## What to work on:
Find how many lines hold the word "materials". Give only the number.

## Data lines:
════════

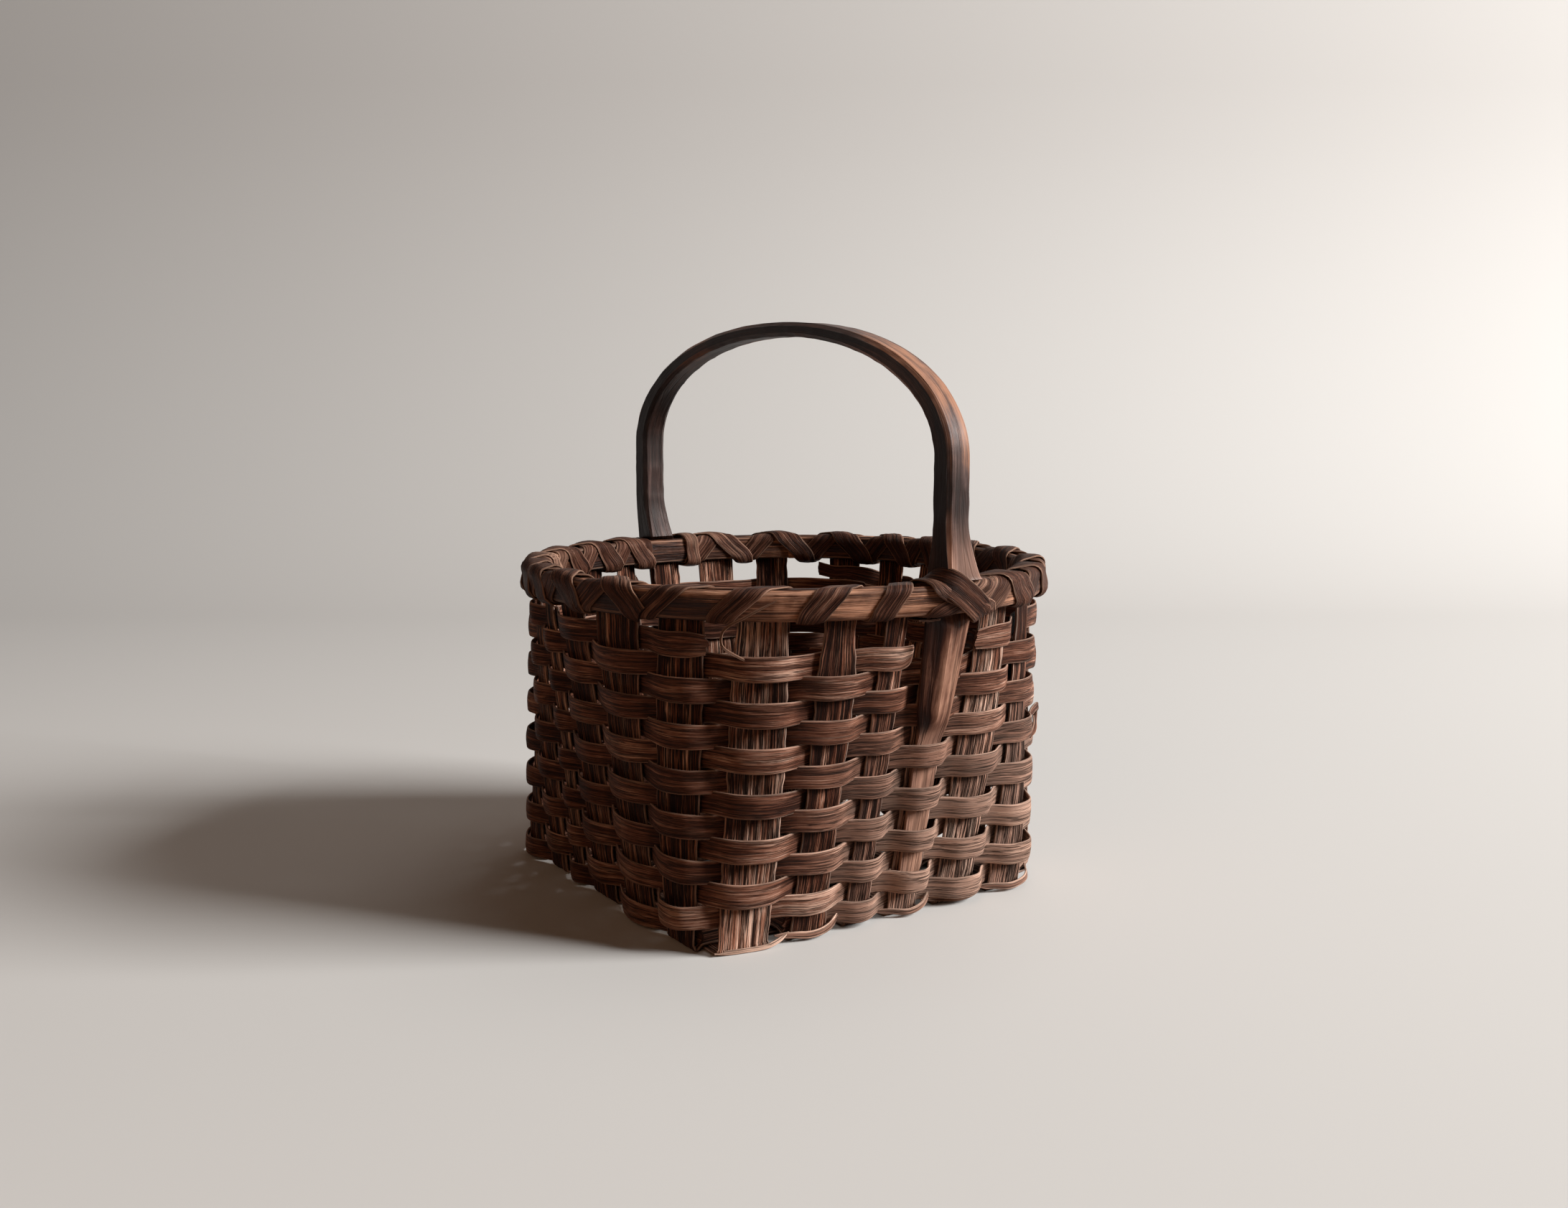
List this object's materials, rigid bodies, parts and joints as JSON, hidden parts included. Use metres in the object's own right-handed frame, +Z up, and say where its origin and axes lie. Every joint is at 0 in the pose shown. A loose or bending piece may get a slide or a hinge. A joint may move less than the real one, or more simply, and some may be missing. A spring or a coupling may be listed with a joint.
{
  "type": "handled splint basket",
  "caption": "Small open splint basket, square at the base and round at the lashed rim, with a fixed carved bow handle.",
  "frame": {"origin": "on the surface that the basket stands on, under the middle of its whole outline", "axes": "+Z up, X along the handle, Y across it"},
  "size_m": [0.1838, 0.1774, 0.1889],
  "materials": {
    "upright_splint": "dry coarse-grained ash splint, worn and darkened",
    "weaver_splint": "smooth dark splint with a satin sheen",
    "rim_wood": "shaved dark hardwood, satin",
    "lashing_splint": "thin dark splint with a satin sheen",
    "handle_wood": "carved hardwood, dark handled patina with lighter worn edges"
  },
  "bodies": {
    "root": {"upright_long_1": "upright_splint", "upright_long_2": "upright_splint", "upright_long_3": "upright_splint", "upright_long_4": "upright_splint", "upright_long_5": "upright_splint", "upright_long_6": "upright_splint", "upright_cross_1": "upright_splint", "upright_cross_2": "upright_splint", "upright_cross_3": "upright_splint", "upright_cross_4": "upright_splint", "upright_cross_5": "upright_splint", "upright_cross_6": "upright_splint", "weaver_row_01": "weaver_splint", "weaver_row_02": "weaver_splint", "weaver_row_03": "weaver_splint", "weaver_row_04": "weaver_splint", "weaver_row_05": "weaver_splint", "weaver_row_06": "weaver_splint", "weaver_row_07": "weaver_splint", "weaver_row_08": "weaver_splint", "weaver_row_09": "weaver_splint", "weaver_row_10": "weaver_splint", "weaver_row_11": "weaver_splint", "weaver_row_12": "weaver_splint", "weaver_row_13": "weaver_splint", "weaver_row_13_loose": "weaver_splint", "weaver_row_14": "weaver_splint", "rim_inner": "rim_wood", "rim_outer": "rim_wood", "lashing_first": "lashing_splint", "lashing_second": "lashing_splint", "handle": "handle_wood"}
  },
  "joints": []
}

════════

## Written response:
2